> Stated goal
The material below holds a span beginning at the line with "for name, side" and ending at the line with "if empty is". Quote that span exactly, both ends included, and only that span.

> Provided data
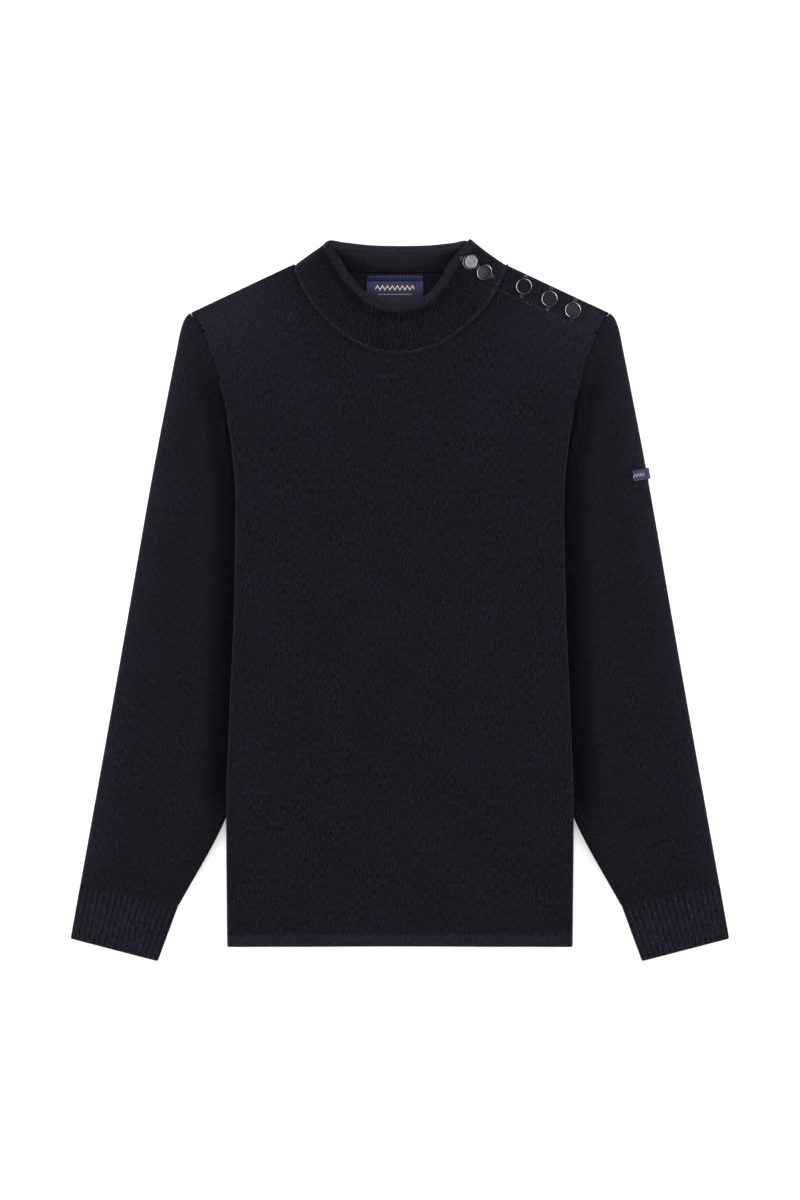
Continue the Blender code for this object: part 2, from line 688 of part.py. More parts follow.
def main():
    for obj in list(bpy.data.objects):
        bpy.data.objects.remove(obj)
    bpy.context.scene.collection.children.link(bpy.data.collections.new("sailor_sweater"))
    panel("front_panel", front=True)
    panel("back_panel", front=False)
    for name, side in (("left", 1), ("right", -1)):
        sleeve(f"{name}_sleeve", side)
        cuff(f"{name}_cuff", side)
    collar()
    button_stand()
    buttons()
    neck_label()
    sleeve_label()


main()
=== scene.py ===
"""A sailor sweater in dark navy felted wool, laid flat with its sides turned under.

Sizes are in millimetres until a mesh is made. +X is the wearer's left, +Y points to the neck and
+Z up from the surface that the sweater lies on. Each cloth piece is a thin wall round the middle
surface of its cloth, on the form of its solid."""

import math
from collections import namedtuple
from functools import partial

import bpy
import numpy as np
from mathutils import Matrix, Vector


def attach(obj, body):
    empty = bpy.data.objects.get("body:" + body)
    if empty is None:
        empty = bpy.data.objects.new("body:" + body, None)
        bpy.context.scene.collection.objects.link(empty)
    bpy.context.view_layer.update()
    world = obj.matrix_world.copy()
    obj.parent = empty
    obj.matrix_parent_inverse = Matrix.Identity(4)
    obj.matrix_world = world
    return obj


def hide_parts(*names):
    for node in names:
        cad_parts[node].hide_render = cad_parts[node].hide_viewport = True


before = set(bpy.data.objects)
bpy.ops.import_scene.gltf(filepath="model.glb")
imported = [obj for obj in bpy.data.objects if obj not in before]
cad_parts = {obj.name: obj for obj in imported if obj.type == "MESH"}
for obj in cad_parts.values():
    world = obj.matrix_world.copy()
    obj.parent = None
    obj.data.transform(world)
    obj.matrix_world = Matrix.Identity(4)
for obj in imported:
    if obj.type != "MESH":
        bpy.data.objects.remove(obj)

MM = 0.001
UP = np.array((0.0, 0.0, 1.0))
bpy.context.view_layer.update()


def table(columns, *rows):
    """A tuple of rows whose columns have names."""
    row_kind = namedtuple("Row", columns)
    return tuple(row_kind(*row) for row in rows)


# Cloth
CLOTH = 2.5
COLLAR_CLOTH = 3.0
STAND_CLOTH = 2.0
LABEL_CLOTH = 1.0
GAP = 0.3
HALF_GAP = GAP / 2
LAYER = CLOTH + GAP
PAIR = 2 * LAYER

# Body
HEM_Y = -347.3
HEM_BAND = 14.0
HEM_PROUD = 0.5
NECK_HALF = 106.0
NECK_SIDE_Y = 336.6
SHOULDER_TIP_X = 208.5
SHOULDER_TIP_Y = 288.1
SIDE_SEAM_X = 100.0
FOLD_STARTS_Y = 199.5
FOLD_WHOLE_Y = 129.5
UNDERARM_Y = 79.5
RAMP_X = 20.0
SLEEVE_LIFT_TOP_Y = 236.0
SLEEVE_LIFT_WHOLE_Y = 171.0
SLEEVE_RAMP_FROM = 92.0
SLEEVE_RAMP_TO = 22.0
FOLD_EASE = 0.45
FOLD_SETTLES = 0.7
RETURN_SETTLES = 20.0
BACK_NECK_Y = 325.4
YOKE_OUTER_Y = 252.0
NECK_ROW_SHARE = 0.16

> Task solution
    for name, side in (("left", 1), ("right", -1)):
        sleeve(f"{name}_sleeve", side)
        cuff(f"{name}_cuff", side)
    collar()
    button_stand()
    buttons()
    neck_label()
    sleeve_label()


main()
=== scene.py ===
"""A sailor sweater in dark navy felted wool, laid flat with its sides turned under.

Sizes are in millimetres until a mesh is made. +X is the wearer's left, +Y points to the neck and
+Z up from the surface that the sweater lies on. Each cloth piece is a thin wall round the middle
surface of its cloth, on the form of its solid."""

import math
from collections import namedtuple
from functools import partial

import bpy
import numpy as np
from mathutils import Matrix, Vector


def attach(obj, body):
    empty = bpy.data.objects.get("body:" + body)
    if empty is None:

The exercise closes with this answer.